Teachers bought into this classism and racism. The accepted notion of a school was to “assimilate” the young, implicitly meaning that the standards of white, middle-to-upper class educated speakers and writers were reduced to rules that, like the bed of Procrustus, forced all English into a set of “acceptable” forms, i.e., acceptable to a judgemental elite.

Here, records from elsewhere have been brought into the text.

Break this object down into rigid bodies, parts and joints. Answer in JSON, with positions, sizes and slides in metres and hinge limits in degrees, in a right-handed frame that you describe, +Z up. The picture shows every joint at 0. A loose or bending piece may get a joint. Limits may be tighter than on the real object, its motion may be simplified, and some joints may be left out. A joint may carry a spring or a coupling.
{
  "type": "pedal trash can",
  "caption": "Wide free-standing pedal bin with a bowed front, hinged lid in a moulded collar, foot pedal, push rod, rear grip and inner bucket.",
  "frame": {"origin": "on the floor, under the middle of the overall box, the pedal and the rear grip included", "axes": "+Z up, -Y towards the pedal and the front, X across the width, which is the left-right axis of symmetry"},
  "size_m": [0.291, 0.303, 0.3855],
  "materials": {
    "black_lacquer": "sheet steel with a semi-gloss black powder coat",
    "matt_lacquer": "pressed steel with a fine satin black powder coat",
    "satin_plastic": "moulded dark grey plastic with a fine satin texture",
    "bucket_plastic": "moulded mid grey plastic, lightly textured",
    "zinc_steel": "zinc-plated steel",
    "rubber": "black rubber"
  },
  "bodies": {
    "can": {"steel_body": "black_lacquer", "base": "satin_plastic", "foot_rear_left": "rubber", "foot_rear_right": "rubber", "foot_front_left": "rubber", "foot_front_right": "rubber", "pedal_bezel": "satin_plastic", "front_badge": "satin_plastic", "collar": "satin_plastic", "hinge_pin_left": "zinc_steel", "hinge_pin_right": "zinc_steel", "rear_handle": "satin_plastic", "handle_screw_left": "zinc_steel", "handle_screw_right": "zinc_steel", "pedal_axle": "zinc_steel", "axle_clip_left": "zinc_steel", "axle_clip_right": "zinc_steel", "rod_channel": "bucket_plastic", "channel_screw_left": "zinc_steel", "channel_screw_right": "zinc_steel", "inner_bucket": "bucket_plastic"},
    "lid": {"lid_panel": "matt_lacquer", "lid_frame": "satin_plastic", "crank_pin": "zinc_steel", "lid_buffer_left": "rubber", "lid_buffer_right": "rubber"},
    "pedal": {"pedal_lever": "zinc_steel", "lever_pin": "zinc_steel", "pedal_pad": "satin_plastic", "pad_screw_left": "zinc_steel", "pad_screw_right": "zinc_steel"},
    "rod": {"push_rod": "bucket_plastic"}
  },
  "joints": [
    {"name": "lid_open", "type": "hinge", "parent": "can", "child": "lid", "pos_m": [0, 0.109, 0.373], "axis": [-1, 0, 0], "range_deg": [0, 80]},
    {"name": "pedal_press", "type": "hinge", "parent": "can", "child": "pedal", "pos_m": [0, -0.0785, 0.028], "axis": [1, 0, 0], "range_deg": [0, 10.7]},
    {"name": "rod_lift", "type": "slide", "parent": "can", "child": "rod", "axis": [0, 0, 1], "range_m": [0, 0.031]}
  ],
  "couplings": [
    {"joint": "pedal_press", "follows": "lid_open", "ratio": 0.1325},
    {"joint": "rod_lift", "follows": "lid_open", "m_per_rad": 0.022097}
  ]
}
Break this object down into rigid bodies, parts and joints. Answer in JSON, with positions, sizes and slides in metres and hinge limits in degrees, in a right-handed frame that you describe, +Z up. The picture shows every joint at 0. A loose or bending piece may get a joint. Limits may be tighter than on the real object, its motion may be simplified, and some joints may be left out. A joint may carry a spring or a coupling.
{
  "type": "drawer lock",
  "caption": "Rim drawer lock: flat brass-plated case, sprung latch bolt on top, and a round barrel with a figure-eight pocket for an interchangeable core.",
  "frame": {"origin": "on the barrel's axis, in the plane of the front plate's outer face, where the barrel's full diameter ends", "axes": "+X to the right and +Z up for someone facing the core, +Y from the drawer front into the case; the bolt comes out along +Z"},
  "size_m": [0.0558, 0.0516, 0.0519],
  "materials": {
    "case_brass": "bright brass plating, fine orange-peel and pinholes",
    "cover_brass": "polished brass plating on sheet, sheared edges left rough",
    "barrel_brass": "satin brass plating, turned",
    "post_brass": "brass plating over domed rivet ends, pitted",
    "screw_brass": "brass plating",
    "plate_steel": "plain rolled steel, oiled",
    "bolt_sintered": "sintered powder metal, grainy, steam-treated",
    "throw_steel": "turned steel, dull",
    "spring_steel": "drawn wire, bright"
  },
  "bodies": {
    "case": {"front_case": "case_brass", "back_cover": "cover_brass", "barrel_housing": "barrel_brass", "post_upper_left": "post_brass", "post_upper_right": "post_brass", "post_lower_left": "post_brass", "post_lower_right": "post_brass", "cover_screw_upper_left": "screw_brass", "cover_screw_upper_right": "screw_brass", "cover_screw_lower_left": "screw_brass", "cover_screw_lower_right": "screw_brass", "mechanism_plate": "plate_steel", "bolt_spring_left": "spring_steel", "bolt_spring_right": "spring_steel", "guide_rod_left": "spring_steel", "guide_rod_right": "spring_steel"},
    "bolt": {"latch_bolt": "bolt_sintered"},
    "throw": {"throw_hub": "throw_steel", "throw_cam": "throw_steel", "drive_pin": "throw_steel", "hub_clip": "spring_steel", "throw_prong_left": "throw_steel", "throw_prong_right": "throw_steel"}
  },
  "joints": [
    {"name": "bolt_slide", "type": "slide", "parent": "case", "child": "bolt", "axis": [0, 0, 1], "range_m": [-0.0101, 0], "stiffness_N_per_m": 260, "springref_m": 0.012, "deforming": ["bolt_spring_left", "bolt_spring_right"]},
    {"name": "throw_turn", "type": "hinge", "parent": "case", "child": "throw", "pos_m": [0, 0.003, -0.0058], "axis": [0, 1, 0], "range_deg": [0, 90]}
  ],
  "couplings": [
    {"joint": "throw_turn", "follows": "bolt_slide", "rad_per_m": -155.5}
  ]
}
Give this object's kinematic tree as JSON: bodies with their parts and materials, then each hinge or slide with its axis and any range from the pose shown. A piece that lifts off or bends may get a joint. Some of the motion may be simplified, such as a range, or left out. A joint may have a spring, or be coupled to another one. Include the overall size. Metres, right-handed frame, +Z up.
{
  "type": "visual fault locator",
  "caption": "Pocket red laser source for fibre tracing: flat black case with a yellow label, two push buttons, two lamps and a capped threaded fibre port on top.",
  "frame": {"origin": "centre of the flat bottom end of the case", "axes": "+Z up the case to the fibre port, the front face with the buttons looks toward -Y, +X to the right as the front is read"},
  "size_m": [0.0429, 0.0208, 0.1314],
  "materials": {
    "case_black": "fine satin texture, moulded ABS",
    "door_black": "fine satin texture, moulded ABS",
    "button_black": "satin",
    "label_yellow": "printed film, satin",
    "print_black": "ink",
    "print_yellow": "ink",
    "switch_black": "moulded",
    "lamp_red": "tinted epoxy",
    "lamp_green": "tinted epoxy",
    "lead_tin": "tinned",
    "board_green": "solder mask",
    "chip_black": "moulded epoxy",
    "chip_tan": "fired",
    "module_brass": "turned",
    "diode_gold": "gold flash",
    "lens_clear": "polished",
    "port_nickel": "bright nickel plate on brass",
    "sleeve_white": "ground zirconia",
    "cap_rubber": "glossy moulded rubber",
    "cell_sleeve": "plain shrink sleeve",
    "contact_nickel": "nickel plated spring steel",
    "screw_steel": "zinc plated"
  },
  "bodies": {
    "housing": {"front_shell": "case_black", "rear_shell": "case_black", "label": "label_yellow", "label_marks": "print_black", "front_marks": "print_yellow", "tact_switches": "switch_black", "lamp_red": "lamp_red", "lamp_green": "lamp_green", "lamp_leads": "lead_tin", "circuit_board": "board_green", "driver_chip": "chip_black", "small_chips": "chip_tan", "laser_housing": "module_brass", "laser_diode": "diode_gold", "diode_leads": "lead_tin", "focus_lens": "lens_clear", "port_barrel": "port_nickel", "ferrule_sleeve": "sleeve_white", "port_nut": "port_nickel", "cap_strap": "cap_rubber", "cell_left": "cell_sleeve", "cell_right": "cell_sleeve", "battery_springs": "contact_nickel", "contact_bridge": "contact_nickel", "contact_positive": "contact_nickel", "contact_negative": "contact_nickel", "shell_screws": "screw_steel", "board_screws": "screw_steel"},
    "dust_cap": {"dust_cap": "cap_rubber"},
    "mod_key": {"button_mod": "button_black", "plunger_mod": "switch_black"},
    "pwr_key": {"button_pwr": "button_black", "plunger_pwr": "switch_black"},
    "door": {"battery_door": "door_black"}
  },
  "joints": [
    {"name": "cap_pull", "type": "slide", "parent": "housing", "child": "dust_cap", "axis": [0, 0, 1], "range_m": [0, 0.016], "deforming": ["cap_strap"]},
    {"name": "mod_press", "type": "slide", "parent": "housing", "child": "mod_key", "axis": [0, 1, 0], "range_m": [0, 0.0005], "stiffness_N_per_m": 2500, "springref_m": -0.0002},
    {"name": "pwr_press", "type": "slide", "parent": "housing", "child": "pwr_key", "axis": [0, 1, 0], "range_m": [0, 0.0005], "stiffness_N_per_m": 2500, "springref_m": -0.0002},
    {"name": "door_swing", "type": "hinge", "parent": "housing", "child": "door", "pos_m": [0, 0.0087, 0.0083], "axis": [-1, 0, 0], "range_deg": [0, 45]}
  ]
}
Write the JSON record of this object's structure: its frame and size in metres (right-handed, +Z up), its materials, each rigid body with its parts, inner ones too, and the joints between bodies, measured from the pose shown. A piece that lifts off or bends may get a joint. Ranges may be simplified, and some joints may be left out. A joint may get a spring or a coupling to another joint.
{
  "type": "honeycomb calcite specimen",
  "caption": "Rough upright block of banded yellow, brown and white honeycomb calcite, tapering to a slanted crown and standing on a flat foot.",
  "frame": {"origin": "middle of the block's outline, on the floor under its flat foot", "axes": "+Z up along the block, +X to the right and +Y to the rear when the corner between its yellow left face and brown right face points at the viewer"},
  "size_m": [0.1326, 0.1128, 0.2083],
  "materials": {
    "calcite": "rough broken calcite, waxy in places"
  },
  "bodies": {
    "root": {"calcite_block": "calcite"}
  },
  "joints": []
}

English has no rules for usage. Grammatical agreement, yes, if a bit fuzzy at times. The use of apostrophes, yes. Spelling, mostly. But usage, no. You can end a sentence with a preposition. You can modify an absolute with an intensifier. You can dangle a participle. If you listen to spoken language, people do that all the time because normal minds don’t plan out the ends of a sentence before beginning one. Listeners will understand. Some confusion may result, and some mismatches may be comical, but we mostly get it. I’m far more concerned when here on the Dope a person writes a perfectly coherent sentence and a later poster twists it into an interpretation from Mars.

Today, everybody is able to set down their natural speech and rhythms in print. Those are seldom what got taught in school. Some of it sucks, sure, but so did a lot of formal, prestige writing that adhered to every rule. The good writers I referred to need to use their finely honed perceptions and sort through the avalanche of words to decide what to keep, what to toss, and what to live with for the ideas and feelings that are valuable if awkwardly displayed.

OTOH, some people are just plain stupid. Unfortunately, they aren’t all bad writers, so that’s not a tell.